I guess when I say restraint, I mean taking a more minimal approach to the application of stylistic cues (like the retro stuff) in your work. So much more can be said with subtlety than beating people over the head with a concept.

But this is just how I saw these concepts working within my own design. It’s different for everyone and there’s no right answer. I’ve just become more and more a fan of minimalism over the years and this has slowly changed how I see my own work and other’s. But the beauty of art for us as creators — and, to a certain extent, those who consume it — is in the evolutionary process. If I thought the way I think now about design when I was starting out, I probably never would have created a lot of the work I now see as my best.


Chad says:

June 22, 2010 at 2:34 pm

Awesome response! I’ve been battling how far to push distressing and using aged paper to color balance pieces, so this helps for sure.


Alex Varanese says:

June 22, 2010 at 3:24 pm

Thanks so much for the post, Scott! I was a fan to begin with so this is very cool to see.

My take on “retro” is that it probably hit its saturation point as a design trend years ago, so there’s no real question that it’s an overdone shtik. I’m of the mind, however, that what really counts when it comes to art isn’t so much sophistication or even relevance, but simply sincerity. For whatever reason, despite not even being alive during the decade from which I’ve pilfered so shamelessly, I have a soft spot for its trappings that I just can’t seem to resist.

Another part of my fascination with the retro look is the ironic way it pays tribute to modern technology; there’s something very surreal about the ability to “enable or disable” an effect with the click of a button that used to be an inescapable limitation of the times. What a photographer or designer had to “put up with” and “accept” in 1977 is a something we can explore for the sheer fun of it in 2010, and that never fails to blow my mind.

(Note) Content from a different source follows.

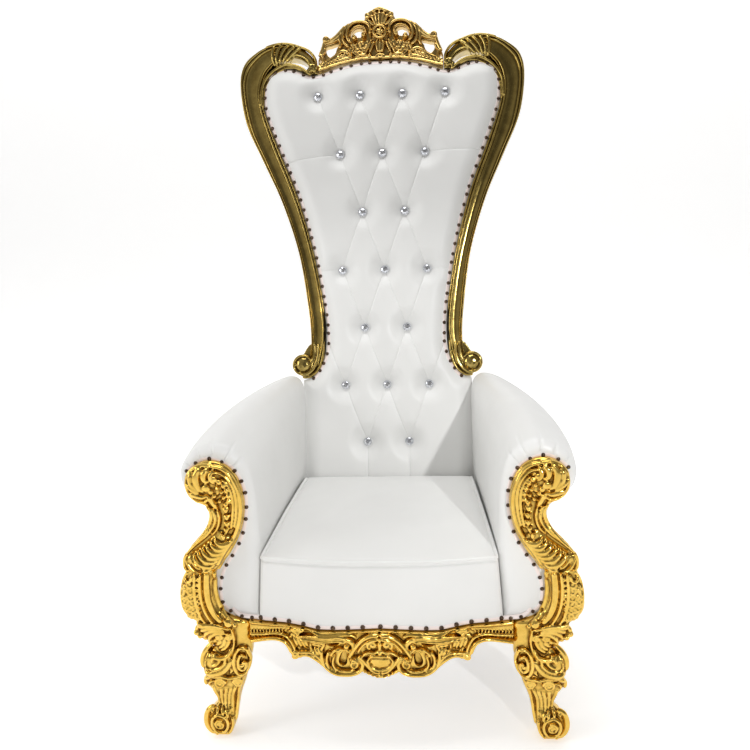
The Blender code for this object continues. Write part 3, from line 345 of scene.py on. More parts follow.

On a similar note, I feel that art can do one of two things; it can show us something that doesn’t [yet] exist, such as the future, or it can help us encapsulate and hold on to something we don’t want to lose. There comes a point after going to enough indie rock shows and hanging out with enough hipster girls that retro-themed art becomes a way to hold on to the life you’ve lead up to that point. Case in point is the writeup that accompanies my “Urban Cartography” series:

I know it reads like a bunch of pretentious rambling about nothing—and it is!—but it couldn’t be a more honest assessment of everything that went “into” those pieces. So for me, art is about turning your experiences into something you can share.

That being said, I can’t begrudge anyone who holds the argument that the style is not only played out but used all-too-often as a crutch to distract the eye from an otherwise dull or poorly-conceived design. That’s really what drove the Alt/1977 series in the first place; the idea that the only way to squeeze new life out of “retro” is to resort to literal time travel. So it’s arguably a satire about design as much as it is an instance of it.

Or whatever, I dunno.


d|| says:

June 22, 2010 at 3:46 pm

Thanks for the link. Holy Sh-
I wasn’t sure or not who came first. To be safe I went with artist who pulled the idea off the best. But it’s uncanny. I kept getting the feeling – I’ve seen this before.


Sean says:

June 22, 2010 at 6:05 pm

alt/1977 is an absolutely brilliant concept for a design project. Congratulations to Alex. I love designs and I love all the commentary here. I particularly enjoyed reading Scott and Alex’s insights on designing retro. The funny thing with me is that I was a child in the 1970’s (born in 1969) and I thought it was the worst decade ever. But I can’t get enough of the artwork you guys produce. weird eh?


Scott says:

June 22, 2010 at 10:56 pm

Well said. Just to be clear, none of what I said was specifically directed at you or your work (not that your comment sounded as if you took it that way). I just have a very close relationship with the retro style, it’s something that has certainly defined large parts of my career and nostalgia has played a big part in most of my work. So when I see someone going after it like this, I can’t help but be moved and also have very strong opinions. I think your work is excellent and the passion behind it shows. I wouldn’t have posted on it or took the time to comment if I wasn’t moved by it. I guess most of my feelings about the subject are really rooted in how I see my own past works and the sort of evolutionary arc of my output to date.

Personally, I feel that I went where I was trying to go with my own take on the retro thing. I followed it to it’s logical end as far as how it fit into my work and it’s always hard to put something to bed that you were once so passionate about.


Juan Miguel Marin says:

June 23, 2010 at 1:03 am

Scott and Alex, what a great exchange you just had… amusing and inspiring… just what I needed as I’m on my way to OFFF in Paris…. BTW, it was OFFF NYC back in 2007 when I first discover your work Scott.. will you be there?


Tom Eldridge says:

June 23, 2010 at 3:14 am

Truly excellent collection of work. Until I read the posting in detail I genuinely thought this was a collection from the 70’s.

On a topical note, it seems 3D has become fashionable again both in print work and in media


Alex Varanese says:

June 23, 2010 at 6:04 am

No worries, I totally understood your meaning. But it really is interesting how so much can be hidden behind a trend that is so often blown off as superficial or trite.